On reflection, maybe it’s too harsh and too early to declare it’s over for Dell. And so I’m now rooting for Michael Dell. Maybe there is a scenario where Dell can emerge as a public company, pay off its debt with IPO proceeds, and reward shareholders with capital gains that come not from massive buybacks but from earnings growth. (Michael Dell may have such a plan in mind right now, but as the controlling shareholder in a private company he doesn’t have to tell anyone about it.)
What if, as a private company, Dell aggressively cut out the dead wood and enticed remaining talent with a share of future profits? What if HP did spin off its PC division and Dell could buy it at a discount, controlling 26 percent of the PC market (a market still worth $270 billion) and made PCs a loss leader – undercutting others on price to expand its share and make Dell a stronger brand in the enterprise market?
Both Dell and HP claim that their PC divisions strengthen their IT services and software offerings by creating a soup-to-nuts solution in one vendor. That really hasn’t proven true because, as long as two companies can make the same claim, there’s really no competitive edge. To fix that, one of these companies should buy the other’s PC division. If it were Dell, not only could the company compete better on price but it could also strengthen its hand with strategic, smaller acquisitions in IT consulting, cloud, security and other high-margin services. This is getting very expensive, but turnarounds don’t come cheap.
Such moves are unthinkable today because they would cause turmoil on Dell’s income statement. Investors in the public market would never tolerate them, especially after Dell’s stock has already fallen so far. But they could pay off in the longer term. And as a private company, Dell is free to undertake them now if it wishes.
The Microsoft loan is a wild card. Sure, there is an air of desperation in this investment, but Microsoft’s Windows 8 is a competitive OS on PCs, tablets and phones. Working more closely with Microsoft – the company that produced the Surface – could help Dell finally get a firm foothold in smartphones and tablets. And it could quickly scale up Microsoft’s production of the tablets it wants to see. Beyond that, the prospect of Microsoft helping out a longtime partner has to be easier for other PC makers to swallow than the sight of Microsoft manufacturing its own devices.
So there’s one scenario for a Dell comeback: Four or five years as a private company, several big, hairy and audacious moves to remake the company, and a hand-in-glove relationship with Microsoft’s software. Is it risky? Yes. Does it require a lot of big things to go right? Sure. Are there good reasons why things could go wrong? Of course.

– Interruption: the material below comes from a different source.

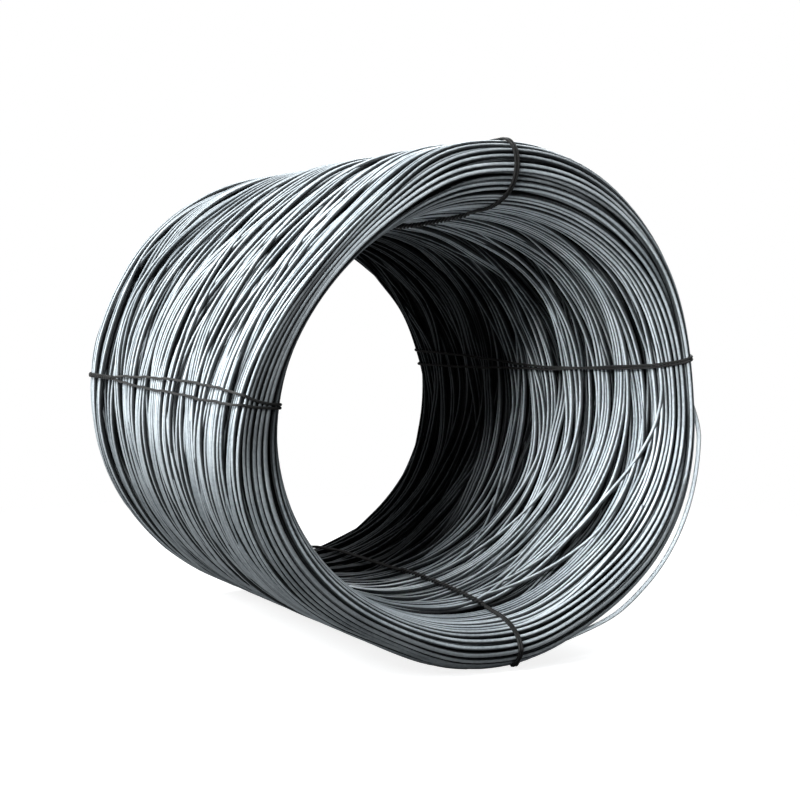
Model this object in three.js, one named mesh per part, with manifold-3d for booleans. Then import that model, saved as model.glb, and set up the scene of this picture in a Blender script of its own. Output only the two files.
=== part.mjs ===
// Coil of wire rod lying on its side, held by four double wire ties.
// Millimetres, +Z up. The coil's axis runs along Y with the front end at -Y, and the floor is Z = 0.
import * as THREE from 'three';
import Module from 'manifold-3d';

// --- driving sizes ---------------------------------------------------------------------------
const coilOD = 1200;          // outside of the turns
const coilLength = 1300;      // end to end
const rodDia = 10.5;          // one turn of the rod
const frontWall = 111.5;      // wall of turns at the front end, about the middle of its bore
const mouthShift = [-8, -5];  // middle of that bore off the coil's middle, along X and Z
const backWall = 144.5;       // wall of turns at the back end, about the middle of its bore
const boreShift = [-29, -38]; // the inner turns have settled: the bore hangs below the middle
const lipFlare = 16;          // the edge of the mouth opens by this much all round
const lipLength = 350;        // the length in which it does so
const mouthWiden = 20;        // the mouth is this much wider to each side, and as much lower
const frontLobes = 35;        // the front end is pushed out of round: height of its three lobes
const lobeAt = 77;            // degrees from +X toward +Z where one of them is
const frontSkew = 15;         // and it is drawn out by this much toward +X+Z and -X-Z
const footRound = 8;          // degrees to each side of straight down where the outside stays round
const footBlend = 40;         // degrees by which it is fully out of round
const frontRound = 120;       // how far the front end's turns roll back at the edges
const backRound = 50;         // the same at the back end
const strands = 12;           // bundles of turns that read along the outside and along the bore
const strandGroove = 18;      // depth of the parting between two bundles, in a wall of middling thickness
const strandGrooveWidth = 24; // width of that parting
const strandSway = 14;        // how far the bundles wander along the coil on their way round
const strandSwayPitch = 90;   // and how fast that changes from one to the next
const facets = 32;            // flats round the coil; one of them is the foot it rests on

const tieWire = 6.5;          // tie wire
const tieGap = 0.7;           // tie to coil, and strand to strand
const knotTwists = 3;         // turns in the knot that closes each tie
const knotTwistLead = 36;     // length of one twist
const knotRamp = 26;          // length in which a strand climbs into its knot
const tieBend = 12;           // stations of a tie round one end
const tieSettle = 450;        // length in which a tie reaches its own line in the bore

const looseFromFront = 88;    // the one turn that has sprung clear of the outside, back from the front end
const looseBulge = 24;        // how far it stands off at its widest
const looseFrom = 6;          // degrees from +X toward +Z: where it leaves the coil
const looseTo = -66;          // where it goes back in

// Angles of each tie about the axis, from +X toward +Z: outside at the back end, outside at the
// front end, round the front end's edge, in the bore and at the bore's back end. The knot lies in
// the bore or outside, at a fraction of the coil's length from the front end.
const ties = [
  { name: 'tie_top', back: 80, outside: 84.5, rim: 86.2, bore: 96.7, deep: 87,
    knot: 'bore', knotAlong: 0.2 },
  { name: 'tie_left', back: 176, outside: 175.4, rim: 175.4, bore: 176.3, deep: 176,
    knot: 'outside', knotAlong: 0.79 },
  { name: 'tie_bottom', back: -79, outside: -79, rim: -85.8, bore: -80.3, deep: -79,
    knot: 'bore', knotAlong: 0.36 },
  { name: 'tie_right', back: 10, outside: 13.4, rim: 13.4, bore: 8.8, deep: 9.5,
    knot: 'bore', knotAlong: 0.35 },
];

// --- derived ---------------------------------------------------------------------------------
const { clamp, lerp, smoothstep, degToRad, radToDeg, euclideanModulo } = THREE.MathUtils;
const Ro = coilOD / 2;
const mouthDia = coilOD - 2 * frontWall;   // bore at the front end
const boreDia = coilOD - 2 * backWall;     // and at the back end
const Ri = mouthDia / 2;
const halfL = coilLength / 2;
const front = -halfL + frontRound;
const back = halfL - backRound;
const facetStep = (2 * Math.PI) / facets;
const partWay = (y) => clamp((y - front) / (back - front), 0, 1);

// Distance from the axis to the outside of the coil at angle a and station y.
function outerRadius(a, y) {
  const fromFoot = Math.abs(euclideanModulo(radToDeg(a) + 270, 360) - 180);
  const push = frontLobes * Math.cos(3 * (a - degToRad(lobeAt))) + frontSkew * Math.sin(2 * a);
  return Ro + smoothstep(fromFoot, footRound, footBlend) * (1 - partWay(y)) * push;
}

// Distance from the axis to the bore: a round hole off the middle, widened at the mouth.
function boreRadius(a, y) {
  const t = partWay(y);
  const x = lerp(mouthShift[0], boreShift[0], t);
  const z = lerp(mouthShift[1], boreShift[1], t);
  const across = x * Math.sin(a) - z * Math.cos(a);
  const round = Math.sqrt((lerp(mouthDia, boreDia, t) / 2) ** 2 - across ** 2);
  const flare = lipFlare * clamp(1 - (Math.max(y, front) - front) / lipLength, 0, 1) ** 2;
  return x * Math.cos(a) + z * Math.sin(a) + round + (1 - t) * mouthWiden * Math.cos(2 * a) + flare;
}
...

But it just possibly could work. And whatever you think about this deal, you have to give Michael Dell credit for one thing. He is willing to take a risk that is going to remake or finally break the company he built. That may not be an unusual thing in Silicon Valley, where such crucial decisions are a way of life for startups. But for a $24 billion, 29-year-old tech giant, it’s a phenomenon very much worth rooting for.